▸ What you should do
Extract exactly the run of lines starting at the line that holds "MEMORY.xs.forEach((x, index) =>" and ending at the line that holds "obj.parent = empty", both included.

▸ Dataset excerpt
— Start —
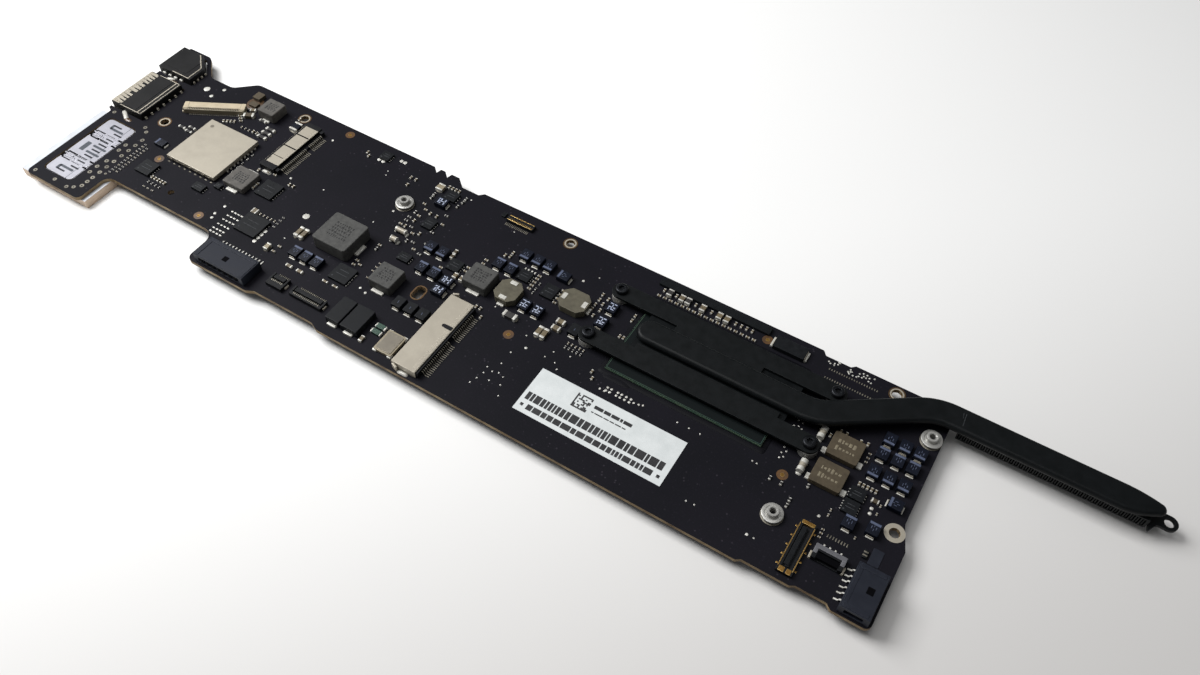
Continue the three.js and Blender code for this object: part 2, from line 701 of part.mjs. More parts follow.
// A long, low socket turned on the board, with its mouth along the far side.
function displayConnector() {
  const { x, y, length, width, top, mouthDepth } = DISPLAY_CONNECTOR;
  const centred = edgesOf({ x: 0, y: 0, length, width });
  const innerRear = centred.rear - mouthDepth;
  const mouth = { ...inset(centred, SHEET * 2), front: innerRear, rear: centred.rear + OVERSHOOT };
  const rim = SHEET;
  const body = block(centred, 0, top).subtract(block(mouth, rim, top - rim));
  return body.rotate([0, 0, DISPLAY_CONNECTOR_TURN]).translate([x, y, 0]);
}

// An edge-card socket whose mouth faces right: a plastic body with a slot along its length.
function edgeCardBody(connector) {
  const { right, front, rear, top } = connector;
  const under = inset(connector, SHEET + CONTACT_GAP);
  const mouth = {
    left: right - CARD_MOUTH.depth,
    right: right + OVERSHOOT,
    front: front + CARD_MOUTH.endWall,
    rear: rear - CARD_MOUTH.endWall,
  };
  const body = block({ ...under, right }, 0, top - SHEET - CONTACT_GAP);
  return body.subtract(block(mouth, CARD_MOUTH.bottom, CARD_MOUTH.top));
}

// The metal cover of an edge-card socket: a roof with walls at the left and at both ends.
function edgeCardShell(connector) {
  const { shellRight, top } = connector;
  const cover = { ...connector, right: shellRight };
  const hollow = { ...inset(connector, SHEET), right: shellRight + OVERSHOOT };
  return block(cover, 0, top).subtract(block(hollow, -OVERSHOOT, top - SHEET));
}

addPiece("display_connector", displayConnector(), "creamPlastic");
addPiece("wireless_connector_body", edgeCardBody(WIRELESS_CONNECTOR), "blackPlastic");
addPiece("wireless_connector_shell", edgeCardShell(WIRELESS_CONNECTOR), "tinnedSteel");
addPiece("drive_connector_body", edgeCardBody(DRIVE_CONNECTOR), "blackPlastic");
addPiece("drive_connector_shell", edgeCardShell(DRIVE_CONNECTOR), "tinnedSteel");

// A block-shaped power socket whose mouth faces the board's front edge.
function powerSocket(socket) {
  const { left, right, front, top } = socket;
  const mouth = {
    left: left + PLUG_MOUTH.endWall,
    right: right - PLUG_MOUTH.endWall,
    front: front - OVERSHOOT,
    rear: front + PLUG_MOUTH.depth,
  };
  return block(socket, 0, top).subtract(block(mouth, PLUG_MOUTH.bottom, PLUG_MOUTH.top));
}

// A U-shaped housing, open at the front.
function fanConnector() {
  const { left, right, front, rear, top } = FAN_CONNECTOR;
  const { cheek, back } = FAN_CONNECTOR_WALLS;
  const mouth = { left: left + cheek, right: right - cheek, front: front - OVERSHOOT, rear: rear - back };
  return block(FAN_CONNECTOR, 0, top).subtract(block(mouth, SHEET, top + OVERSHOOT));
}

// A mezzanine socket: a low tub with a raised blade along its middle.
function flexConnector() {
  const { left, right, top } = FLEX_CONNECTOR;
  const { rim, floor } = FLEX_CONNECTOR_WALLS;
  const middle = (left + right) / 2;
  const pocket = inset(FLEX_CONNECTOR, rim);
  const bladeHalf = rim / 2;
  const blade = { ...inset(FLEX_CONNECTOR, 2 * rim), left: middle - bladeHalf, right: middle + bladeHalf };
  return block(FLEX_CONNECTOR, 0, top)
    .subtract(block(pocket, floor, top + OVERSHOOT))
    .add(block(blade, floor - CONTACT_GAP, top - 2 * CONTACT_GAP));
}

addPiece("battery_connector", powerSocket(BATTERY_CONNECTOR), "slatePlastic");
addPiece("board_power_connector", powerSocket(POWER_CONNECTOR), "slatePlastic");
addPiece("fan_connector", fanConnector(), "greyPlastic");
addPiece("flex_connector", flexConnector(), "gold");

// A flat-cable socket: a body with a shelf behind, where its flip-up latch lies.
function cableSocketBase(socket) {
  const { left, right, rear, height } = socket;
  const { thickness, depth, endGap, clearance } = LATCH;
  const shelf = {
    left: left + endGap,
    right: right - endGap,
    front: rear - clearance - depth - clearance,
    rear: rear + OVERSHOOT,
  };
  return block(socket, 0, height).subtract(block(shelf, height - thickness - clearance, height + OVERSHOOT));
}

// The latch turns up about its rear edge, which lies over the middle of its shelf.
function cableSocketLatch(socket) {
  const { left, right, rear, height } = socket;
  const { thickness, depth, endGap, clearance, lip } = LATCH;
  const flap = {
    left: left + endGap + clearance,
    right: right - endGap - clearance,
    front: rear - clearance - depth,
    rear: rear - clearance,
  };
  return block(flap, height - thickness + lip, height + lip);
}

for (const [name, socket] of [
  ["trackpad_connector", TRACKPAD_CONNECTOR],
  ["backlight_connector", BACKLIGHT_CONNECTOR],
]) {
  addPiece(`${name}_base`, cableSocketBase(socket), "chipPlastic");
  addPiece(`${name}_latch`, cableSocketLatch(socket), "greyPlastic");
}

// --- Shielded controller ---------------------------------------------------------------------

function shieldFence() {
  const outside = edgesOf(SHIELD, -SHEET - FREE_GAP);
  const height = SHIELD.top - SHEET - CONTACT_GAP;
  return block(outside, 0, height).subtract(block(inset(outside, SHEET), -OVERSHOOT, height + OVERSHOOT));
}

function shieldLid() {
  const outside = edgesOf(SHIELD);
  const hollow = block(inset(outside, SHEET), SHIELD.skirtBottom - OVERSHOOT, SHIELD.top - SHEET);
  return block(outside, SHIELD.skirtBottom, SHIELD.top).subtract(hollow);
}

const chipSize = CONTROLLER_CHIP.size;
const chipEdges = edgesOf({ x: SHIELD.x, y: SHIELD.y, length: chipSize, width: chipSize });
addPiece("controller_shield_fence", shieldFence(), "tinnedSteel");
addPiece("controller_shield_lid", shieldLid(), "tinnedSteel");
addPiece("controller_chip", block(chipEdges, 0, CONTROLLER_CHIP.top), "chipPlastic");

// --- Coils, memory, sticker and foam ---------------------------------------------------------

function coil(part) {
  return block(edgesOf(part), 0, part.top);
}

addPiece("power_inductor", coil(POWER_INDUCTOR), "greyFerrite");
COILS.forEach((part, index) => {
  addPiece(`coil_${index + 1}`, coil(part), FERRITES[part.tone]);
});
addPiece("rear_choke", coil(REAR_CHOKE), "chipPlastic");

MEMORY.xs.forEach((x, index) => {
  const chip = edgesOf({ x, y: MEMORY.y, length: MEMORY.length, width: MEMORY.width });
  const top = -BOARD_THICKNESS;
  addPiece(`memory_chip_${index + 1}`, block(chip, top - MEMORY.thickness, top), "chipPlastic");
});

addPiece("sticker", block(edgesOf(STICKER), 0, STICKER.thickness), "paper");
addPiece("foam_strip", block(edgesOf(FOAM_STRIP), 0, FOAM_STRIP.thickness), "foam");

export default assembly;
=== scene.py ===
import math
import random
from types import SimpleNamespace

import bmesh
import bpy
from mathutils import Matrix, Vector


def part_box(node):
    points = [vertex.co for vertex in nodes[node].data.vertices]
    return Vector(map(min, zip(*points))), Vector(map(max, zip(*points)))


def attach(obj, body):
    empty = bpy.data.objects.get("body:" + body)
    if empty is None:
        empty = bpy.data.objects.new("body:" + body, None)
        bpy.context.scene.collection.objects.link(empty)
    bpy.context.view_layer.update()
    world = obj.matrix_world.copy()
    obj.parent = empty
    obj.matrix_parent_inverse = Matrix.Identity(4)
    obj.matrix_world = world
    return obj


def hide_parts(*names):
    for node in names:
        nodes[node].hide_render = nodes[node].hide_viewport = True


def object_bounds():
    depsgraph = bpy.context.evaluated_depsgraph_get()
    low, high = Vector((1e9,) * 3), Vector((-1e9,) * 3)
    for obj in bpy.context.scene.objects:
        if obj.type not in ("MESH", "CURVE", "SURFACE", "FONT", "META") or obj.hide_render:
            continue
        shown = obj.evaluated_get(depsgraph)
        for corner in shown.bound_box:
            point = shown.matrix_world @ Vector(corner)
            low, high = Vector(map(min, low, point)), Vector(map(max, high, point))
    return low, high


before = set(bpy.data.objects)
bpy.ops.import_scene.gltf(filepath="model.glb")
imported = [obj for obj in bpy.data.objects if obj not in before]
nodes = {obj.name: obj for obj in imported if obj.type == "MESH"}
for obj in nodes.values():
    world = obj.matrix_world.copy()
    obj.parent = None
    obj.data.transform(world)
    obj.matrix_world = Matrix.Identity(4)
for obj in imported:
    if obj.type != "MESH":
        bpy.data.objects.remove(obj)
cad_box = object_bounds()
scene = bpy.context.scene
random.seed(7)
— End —
▸ Result of the exercise
MEMORY.xs.forEach((x, index) => {
  const chip = edgesOf({ x, y: MEMORY.y, length: MEMORY.length, width: MEMORY.width });
  const top = -BOARD_THICKNESS;
  addPiece(`memory_chip_${index + 1}`, block(chip, top - MEMORY.thickness, top), "chipPlastic");
});

addPiece("sticker", block(edgesOf(STICKER), 0, STICKER.thickness), "paper");
addPiece("foam_strip", block(edgesOf(FOAM_STRIP), 0, FOAM_STRIP.thickness), "foam");

export default assembly;
=== scene.py ===
import math
import random
from types import SimpleNamespace

import bmesh
import bpy
from mathutils import Matrix, Vector


def part_box(node):
    points = [vertex.co for vertex in nodes[node].data.vertices]
    return Vector(map(min, zip(*points))), Vector(map(max, zip(*points)))


def attach(obj, body):
    empty = bpy.data.objects.get("body:" + body)
    if empty is None:
        empty = bpy.data.objects.new("body:" + body, None)
        bpy.context.scene.collection.objects.link(empty)
    bpy.context.view_layer.update()
    world = obj.matrix_world.copy()
    obj.parent = empty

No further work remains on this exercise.